DIRECTIVE =>
Reproduce all of the data word for word.

** begin DATA SECTION **

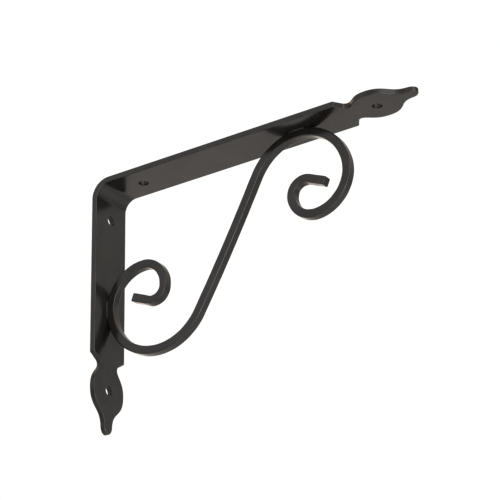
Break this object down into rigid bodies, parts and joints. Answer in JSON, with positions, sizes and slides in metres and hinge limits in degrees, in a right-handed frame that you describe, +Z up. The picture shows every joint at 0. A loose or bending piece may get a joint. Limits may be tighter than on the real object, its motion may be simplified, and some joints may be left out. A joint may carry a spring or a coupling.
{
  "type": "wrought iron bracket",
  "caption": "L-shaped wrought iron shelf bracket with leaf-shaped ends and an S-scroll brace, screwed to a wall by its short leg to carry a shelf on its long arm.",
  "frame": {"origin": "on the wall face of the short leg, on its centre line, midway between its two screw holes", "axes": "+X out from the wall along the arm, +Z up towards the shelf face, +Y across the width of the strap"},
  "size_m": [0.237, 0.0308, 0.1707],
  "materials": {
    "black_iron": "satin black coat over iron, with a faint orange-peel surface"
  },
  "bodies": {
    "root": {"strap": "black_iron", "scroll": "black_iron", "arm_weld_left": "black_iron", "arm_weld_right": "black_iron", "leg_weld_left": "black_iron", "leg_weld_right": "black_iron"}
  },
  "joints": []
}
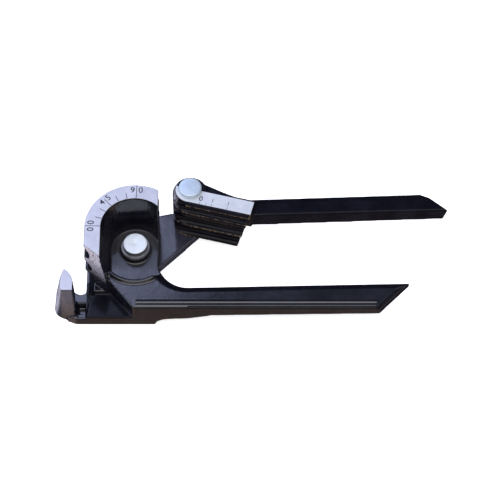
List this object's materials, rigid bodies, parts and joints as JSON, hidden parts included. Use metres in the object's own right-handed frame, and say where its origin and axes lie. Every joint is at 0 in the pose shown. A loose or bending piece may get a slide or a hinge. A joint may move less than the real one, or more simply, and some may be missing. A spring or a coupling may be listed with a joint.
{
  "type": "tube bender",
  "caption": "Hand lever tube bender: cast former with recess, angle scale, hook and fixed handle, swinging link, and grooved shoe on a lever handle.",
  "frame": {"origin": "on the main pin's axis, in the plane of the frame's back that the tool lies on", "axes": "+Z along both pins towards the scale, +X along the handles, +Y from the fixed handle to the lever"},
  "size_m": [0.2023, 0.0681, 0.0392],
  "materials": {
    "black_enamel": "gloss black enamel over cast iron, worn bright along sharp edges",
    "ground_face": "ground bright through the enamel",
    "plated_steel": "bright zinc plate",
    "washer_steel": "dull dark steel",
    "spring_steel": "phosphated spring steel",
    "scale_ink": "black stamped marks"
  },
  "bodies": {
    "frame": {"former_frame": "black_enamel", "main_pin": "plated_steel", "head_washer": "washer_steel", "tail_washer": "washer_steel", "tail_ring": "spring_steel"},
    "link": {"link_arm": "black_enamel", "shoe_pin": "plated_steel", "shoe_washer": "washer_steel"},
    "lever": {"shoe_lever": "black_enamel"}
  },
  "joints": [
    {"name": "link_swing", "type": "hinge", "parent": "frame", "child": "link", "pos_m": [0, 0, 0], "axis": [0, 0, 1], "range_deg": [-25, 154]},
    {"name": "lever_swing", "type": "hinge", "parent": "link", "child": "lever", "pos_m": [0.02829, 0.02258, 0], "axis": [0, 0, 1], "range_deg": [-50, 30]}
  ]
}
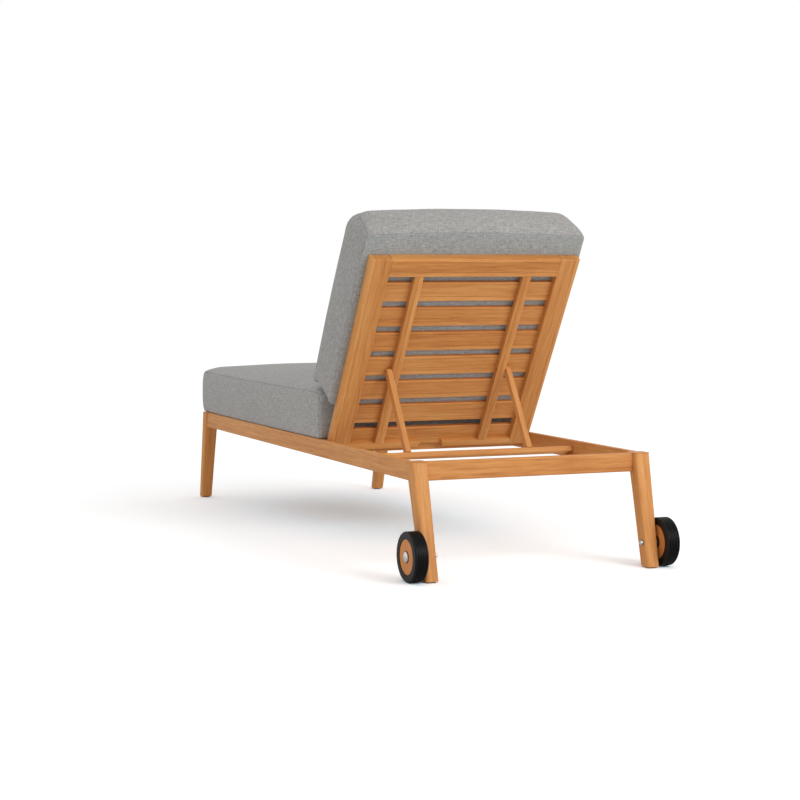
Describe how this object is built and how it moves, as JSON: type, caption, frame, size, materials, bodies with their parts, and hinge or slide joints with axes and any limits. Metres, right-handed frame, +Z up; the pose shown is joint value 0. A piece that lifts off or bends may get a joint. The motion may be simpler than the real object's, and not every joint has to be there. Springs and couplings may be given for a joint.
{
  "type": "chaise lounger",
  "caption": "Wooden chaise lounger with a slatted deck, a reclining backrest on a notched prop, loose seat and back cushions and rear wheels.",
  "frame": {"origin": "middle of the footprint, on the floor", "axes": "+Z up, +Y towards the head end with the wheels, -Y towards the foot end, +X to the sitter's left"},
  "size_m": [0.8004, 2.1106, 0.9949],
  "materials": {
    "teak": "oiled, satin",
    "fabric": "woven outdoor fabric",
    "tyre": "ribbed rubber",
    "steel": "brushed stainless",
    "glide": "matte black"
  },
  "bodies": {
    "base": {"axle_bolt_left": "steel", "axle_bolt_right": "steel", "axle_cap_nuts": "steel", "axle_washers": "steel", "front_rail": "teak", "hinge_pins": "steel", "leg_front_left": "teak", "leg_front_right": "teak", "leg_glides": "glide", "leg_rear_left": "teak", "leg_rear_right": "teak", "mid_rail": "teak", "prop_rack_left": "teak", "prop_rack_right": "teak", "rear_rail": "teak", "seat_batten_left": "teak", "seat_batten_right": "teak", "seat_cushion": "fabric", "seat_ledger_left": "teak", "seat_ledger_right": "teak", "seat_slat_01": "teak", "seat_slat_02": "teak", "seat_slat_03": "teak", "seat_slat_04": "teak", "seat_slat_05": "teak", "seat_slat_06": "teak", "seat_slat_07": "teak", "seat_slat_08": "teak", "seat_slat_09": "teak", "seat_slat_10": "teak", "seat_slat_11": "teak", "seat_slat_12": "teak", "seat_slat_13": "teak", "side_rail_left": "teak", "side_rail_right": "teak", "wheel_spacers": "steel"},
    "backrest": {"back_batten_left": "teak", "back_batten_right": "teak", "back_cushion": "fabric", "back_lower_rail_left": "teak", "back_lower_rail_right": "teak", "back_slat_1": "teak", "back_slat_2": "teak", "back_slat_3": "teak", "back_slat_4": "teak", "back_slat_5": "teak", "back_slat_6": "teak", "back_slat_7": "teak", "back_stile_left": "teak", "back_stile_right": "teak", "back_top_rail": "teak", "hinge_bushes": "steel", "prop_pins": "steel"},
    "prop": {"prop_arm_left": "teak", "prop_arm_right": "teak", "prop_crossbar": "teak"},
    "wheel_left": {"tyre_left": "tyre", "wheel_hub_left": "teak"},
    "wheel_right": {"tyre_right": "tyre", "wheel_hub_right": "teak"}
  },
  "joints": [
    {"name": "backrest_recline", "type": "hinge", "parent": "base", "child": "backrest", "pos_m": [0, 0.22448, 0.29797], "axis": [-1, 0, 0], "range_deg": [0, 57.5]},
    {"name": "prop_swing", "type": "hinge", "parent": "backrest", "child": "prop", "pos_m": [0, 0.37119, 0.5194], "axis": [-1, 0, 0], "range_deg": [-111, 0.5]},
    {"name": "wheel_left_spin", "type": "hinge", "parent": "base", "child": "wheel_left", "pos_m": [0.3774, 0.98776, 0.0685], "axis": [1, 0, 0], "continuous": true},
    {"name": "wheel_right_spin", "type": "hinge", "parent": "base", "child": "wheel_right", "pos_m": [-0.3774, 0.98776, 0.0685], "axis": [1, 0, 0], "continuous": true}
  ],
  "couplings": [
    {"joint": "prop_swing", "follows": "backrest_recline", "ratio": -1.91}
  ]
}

** end DATA SECTION **

RESULT OF THIS TASK =>
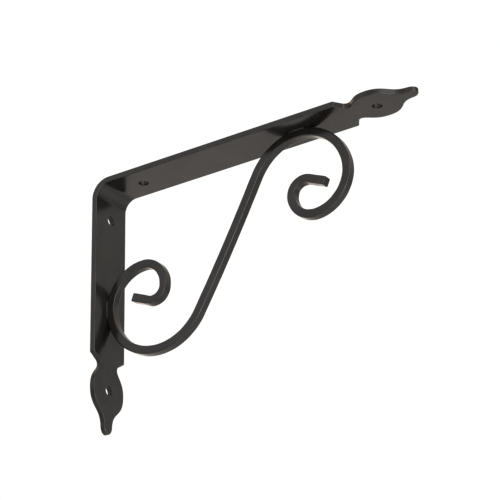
Break this object down into rigid bodies, parts and joints. Answer in JSON, with positions, sizes and slides in metres and hinge limits in degrees, in a right-handed frame that you describe, +Z up. The picture shows every joint at 0. A loose or bending piece may get a joint. Limits may be tighter than on the real object, its motion may be simplified, and some joints may be left out. A joint may carry a spring or a coupling.
{
  "type": "wrought iron bracket",
  "caption": "L-shaped wrought iron shelf bracket with leaf-shaped ends and an S-scroll brace, screwed to a wall by its short leg to carry a shelf on its long arm.",
  "frame": {"origin": "on the wall face of the short leg, on its centre line, midway between its two screw holes", "axes": "+X out from the wall along the arm, +Z up towards the shelf face, +Y across the width of the strap"},
  "size_m": [0.237, 0.0308, 0.1707],
  "materials": {
    "black_iron": "satin black coat over iron, with a faint orange-peel surface"
  },
  "bodies": {
    "root": {"strap": "black_iron", "scroll": "black_iron", "arm_weld_left": "black_iron", "arm_weld_right": "black_iron", "leg_weld_left": "black_iron", "leg_weld_right": "black_iron"}
  },
  "joints": []
}
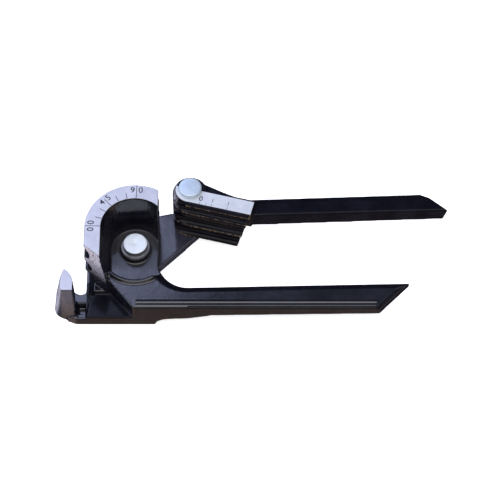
List this object's materials, rigid bodies, parts and joints as JSON, hidden parts included. Use metres in the object's own right-handed frame, and say where its origin and axes lie. Every joint is at 0 in the pose shown. A loose or bending piece may get a slide or a hinge. A joint may move less than the real one, or more simply, and some may be missing. A spring or a coupling may be listed with a joint.
{
  "type": "tube bender",
  "caption": "Hand lever tube bender: cast former with recess, angle scale, hook and fixed handle, swinging link, and grooved shoe on a lever handle.",
  "frame": {"origin": "on the main pin's axis, in the plane of the frame's back that the tool lies on", "axes": "+Z along both pins towards the scale, +X along the handles, +Y from the fixed handle to the lever"},
  "size_m": [0.2023, 0.0681, 0.0392],
  "materials": {
    "black_enamel": "gloss black enamel over cast iron, worn bright along sharp edges",
    "ground_face": "ground bright through the enamel",
    "plated_steel": "bright zinc plate",
    "washer_steel": "dull dark steel",
    "spring_steel": "phosphated spring steel",
    "scale_ink": "black stamped marks"
  },
  "bodies": {
    "frame": {"former_frame": "black_enamel", "main_pin": "plated_steel", "head_washer": "washer_steel", "tail_washer": "washer_steel", "tail_ring": "spring_steel"},
    "link": {"link_arm": "black_enamel", "shoe_pin": "plated_steel", "shoe_washer": "washer_steel"},
    "lever": {"shoe_lever": "black_enamel"}
  },
  "joints": [
    {"name": "link_swing", "type": "hinge", "parent": "frame", "child": "link", "pos_m": [0, 0, 0], "axis": [0, 0, 1], "range_deg": [-25, 154]},
    {"name": "lever_swing", "type": "hinge", "parent": "link", "child": "lever", "pos_m": [0.02829, 0.02258, 0], "axis": [0, 0, 1], "range_deg": [-50, 30]}
  ]
}
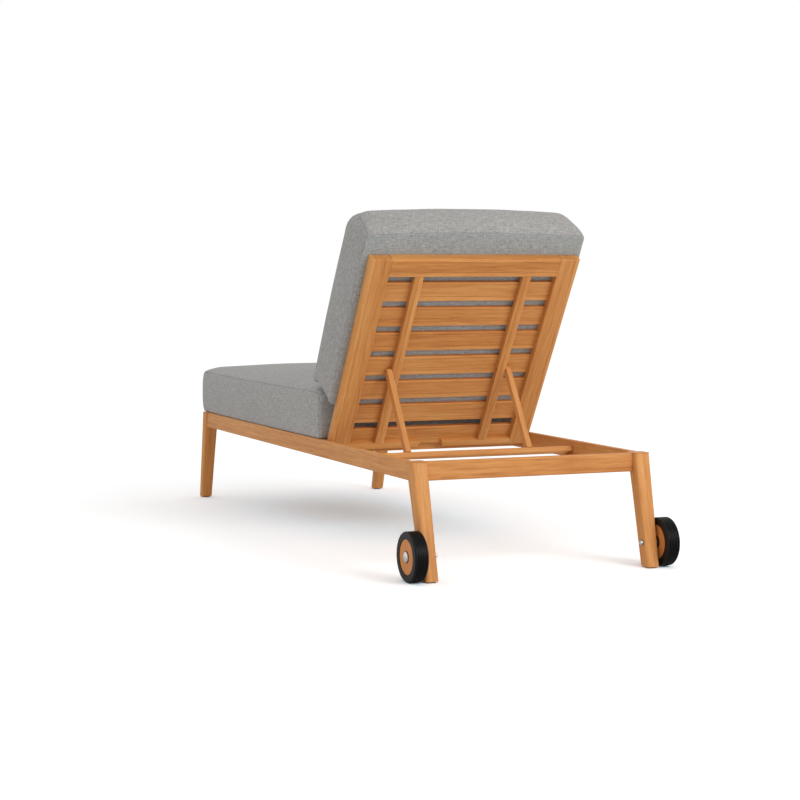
Describe how this object is built and how it moves, as JSON: type, caption, frame, size, materials, bodies with their parts, and hinge or slide joints with axes and any limits. Metres, right-handed frame, +Z up; the pose shown is joint value 0. A piece that lifts off or bends may get a joint. The motion may be simpler than the real object's, and not every joint has to be there. Springs and couplings may be given for a joint.
{
  "type": "chaise lounger",
  "caption": "Wooden chaise lounger with a slatted deck, a reclining backrest on a notched prop, loose seat and back cushions and rear wheels.",
  "frame": {"origin": "middle of the footprint, on the floor", "axes": "+Z up, +Y towards the head end with the wheels, -Y towards the foot end, +X to the sitter's left"},
  "size_m": [0.8004, 2.1106, 0.9949],
  "materials": {
    "teak": "oiled, satin",
    "fabric": "woven outdoor fabric",
    "tyre": "ribbed rubber",
    "steel": "brushed stainless",
    "glide": "matte black"
  },
  "bodies": {
    "base": {"axle_bolt_left": "steel", "axle_bolt_right": "steel", "axle_cap_nuts": "steel", "axle_washers": "steel", "front_rail": "teak", "hinge_pins": "steel", "leg_front_left": "teak", "leg_front_right": "teak", "leg_glides": "glide", "leg_rear_left": "teak", "leg_rear_right": "teak", "mid_rail": "teak", "prop_rack_left": "teak", "prop_rack_right": "teak", "rear_rail": "teak", "seat_batten_left": "teak", "seat_batten_right": "teak", "seat_cushion": "fabric", "seat_ledger_left": "teak", "seat_ledger_right": "teak", "seat_slat_01": "teak", "seat_slat_02": "teak", "seat_slat_03": "teak", "seat_slat_04": "teak", "seat_slat_05": "teak", "seat_slat_06": "teak", "seat_slat_07": "teak", "seat_slat_08": "teak", "seat_slat_09": "teak", "seat_slat_10": "teak", "seat_slat_11": "teak", "seat_slat_12": "teak", "seat_slat_13": "teak", "side_rail_left": "teak", "side_rail_right": "teak", "wheel_spacers": "steel"},
    "backrest": {"back_batten_left": "teak", "back_batten_right": "teak", "back_cushion": "fabric", "back_lower_rail_left": "teak", "back_lower_rail_right": "teak", "back_slat_1": "teak", "back_slat_2": "teak", "back_slat_3": "teak", "back_slat_4": "teak", "back_slat_5": "teak", "back_slat_6": "teak", "back_slat_7": "teak", "back_stile_left": "teak", "back_stile_right": "teak", "back_top_rail": "teak", "hinge_bushes": "steel", "prop_pins": "steel"},
    "prop": {"prop_arm_left": "teak", "prop_arm_right": "teak", "prop_crossbar": "teak"},
    "wheel_left": {"tyre_left": "tyre", "wheel_hub_left": "teak"},
    "wheel_right": {"tyre_right": "tyre", "wheel_hub_right": "teak"}
  },
  "joints": [
    {"name": "backrest_recline", "type": "hinge", "parent": "base", "child": "backrest", "pos_m": [0, 0.22448, 0.29797], "axis": [-1, 0, 0], "range_deg": [0, 57.5]},
    {"name": "prop_swing", "type": "hinge", "parent": "backrest", "child": "prop", "pos_m": [0, 0.37119, 0.5194], "axis": [-1, 0, 0], "range_deg": [-111, 0.5]},
    {"name": "wheel_left_spin", "type": "hinge", "parent": "base", "child": "wheel_left", "pos_m": [0.3774, 0.98776, 0.0685], "axis": [1, 0, 0], "continuous": true},
    {"name": "wheel_right_spin", "type": "hinge", "parent": "base", "child": "wheel_right", "pos_m": [-0.3774, 0.98776, 0.0685], "axis": [1, 0, 0], "continuous": true}
  ],
  "couplings": [
    {"joint": "prop_swing", "follows": "backrest_recline", "ratio": -1.91}
  ]
}